_What is asked_
Only one span of the listing below is wanted: the lines from the one with "Model this object" through the one with "# piece together, so", reproduced exactly, both ends kept.

_Material for this exercise_
***

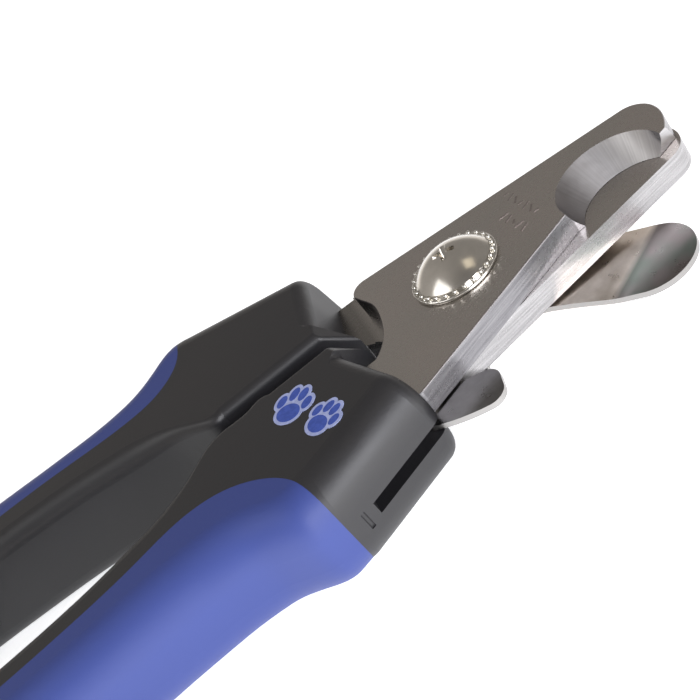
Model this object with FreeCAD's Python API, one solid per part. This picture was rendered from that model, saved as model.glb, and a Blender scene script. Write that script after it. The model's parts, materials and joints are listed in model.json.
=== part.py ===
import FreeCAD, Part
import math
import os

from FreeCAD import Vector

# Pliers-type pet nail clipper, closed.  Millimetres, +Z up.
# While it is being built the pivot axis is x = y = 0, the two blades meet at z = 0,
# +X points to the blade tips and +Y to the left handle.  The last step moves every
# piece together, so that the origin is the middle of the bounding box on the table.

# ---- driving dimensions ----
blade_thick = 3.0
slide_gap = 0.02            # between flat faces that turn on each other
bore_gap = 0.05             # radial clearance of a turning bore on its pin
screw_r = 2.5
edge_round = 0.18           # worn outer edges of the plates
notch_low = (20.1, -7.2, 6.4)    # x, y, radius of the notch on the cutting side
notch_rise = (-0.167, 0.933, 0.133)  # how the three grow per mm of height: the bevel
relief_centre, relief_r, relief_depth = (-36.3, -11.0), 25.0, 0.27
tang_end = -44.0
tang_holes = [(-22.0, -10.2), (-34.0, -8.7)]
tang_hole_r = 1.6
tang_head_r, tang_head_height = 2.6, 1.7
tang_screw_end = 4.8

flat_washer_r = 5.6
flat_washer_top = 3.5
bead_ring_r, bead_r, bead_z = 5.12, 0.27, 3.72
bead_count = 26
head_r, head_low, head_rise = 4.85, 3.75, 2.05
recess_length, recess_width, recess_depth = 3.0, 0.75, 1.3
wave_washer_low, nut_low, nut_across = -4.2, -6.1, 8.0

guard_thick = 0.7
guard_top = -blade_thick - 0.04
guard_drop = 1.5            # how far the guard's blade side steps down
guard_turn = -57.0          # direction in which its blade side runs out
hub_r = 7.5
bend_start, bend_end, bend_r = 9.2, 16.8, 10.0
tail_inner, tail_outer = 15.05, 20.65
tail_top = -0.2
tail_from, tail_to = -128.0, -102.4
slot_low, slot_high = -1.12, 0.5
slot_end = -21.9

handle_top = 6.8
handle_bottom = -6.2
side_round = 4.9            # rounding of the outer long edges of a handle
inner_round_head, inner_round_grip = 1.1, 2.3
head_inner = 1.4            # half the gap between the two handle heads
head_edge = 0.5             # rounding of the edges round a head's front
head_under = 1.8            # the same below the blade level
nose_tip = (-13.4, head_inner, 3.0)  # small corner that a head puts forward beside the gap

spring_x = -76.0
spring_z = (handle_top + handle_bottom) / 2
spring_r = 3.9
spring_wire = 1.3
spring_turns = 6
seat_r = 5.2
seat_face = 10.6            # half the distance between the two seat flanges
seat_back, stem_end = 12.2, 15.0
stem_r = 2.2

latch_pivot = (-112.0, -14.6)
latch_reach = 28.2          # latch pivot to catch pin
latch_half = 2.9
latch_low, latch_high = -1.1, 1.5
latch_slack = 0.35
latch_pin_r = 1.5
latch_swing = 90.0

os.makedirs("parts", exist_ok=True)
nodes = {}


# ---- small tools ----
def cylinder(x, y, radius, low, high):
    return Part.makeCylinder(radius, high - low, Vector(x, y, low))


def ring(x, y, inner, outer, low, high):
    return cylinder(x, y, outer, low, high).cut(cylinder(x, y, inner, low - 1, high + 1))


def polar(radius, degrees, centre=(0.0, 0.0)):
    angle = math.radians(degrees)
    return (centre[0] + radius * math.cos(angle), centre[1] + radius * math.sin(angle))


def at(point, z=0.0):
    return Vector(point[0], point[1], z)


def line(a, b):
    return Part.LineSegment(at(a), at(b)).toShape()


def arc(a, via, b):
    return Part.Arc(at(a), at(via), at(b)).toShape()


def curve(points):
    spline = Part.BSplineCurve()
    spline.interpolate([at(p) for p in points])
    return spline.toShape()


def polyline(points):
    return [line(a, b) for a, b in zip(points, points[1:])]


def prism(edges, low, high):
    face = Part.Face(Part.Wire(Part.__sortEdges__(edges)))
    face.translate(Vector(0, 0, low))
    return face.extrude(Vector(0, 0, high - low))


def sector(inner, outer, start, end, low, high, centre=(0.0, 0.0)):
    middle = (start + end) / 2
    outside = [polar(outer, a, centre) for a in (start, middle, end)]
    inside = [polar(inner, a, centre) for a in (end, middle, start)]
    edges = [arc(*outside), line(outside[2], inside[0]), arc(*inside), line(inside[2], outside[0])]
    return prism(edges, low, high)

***

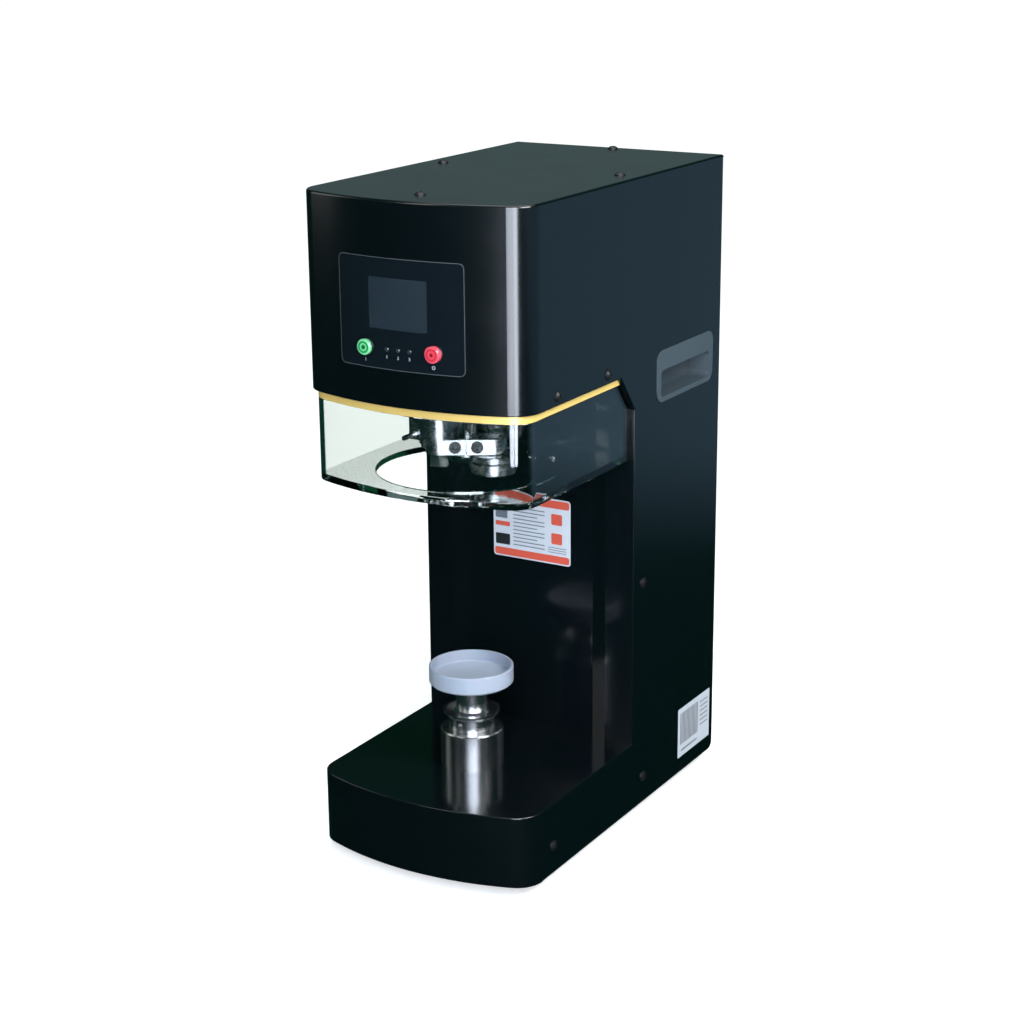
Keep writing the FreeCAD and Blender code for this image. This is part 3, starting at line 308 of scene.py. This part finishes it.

***

_Answer to the task_
Model this object with FreeCAD's Python API, one solid per part. This picture was rendered from that model, saved as model.glb, and a Blender scene script. Write that script after it. The model's parts, materials and joints are listed in model.json.
=== part.py ===
import FreeCAD, Part
import math
import os

from FreeCAD import Vector

# Pliers-type pet nail clipper, closed.  Millimetres, +Z up.
# While it is being built the pivot axis is x = y = 0, the two blades meet at z = 0,
# +X points to the blade tips and +Y to the left handle.  The last step moves every
# piece together, so that the origin is the middle of the bounding box on the table.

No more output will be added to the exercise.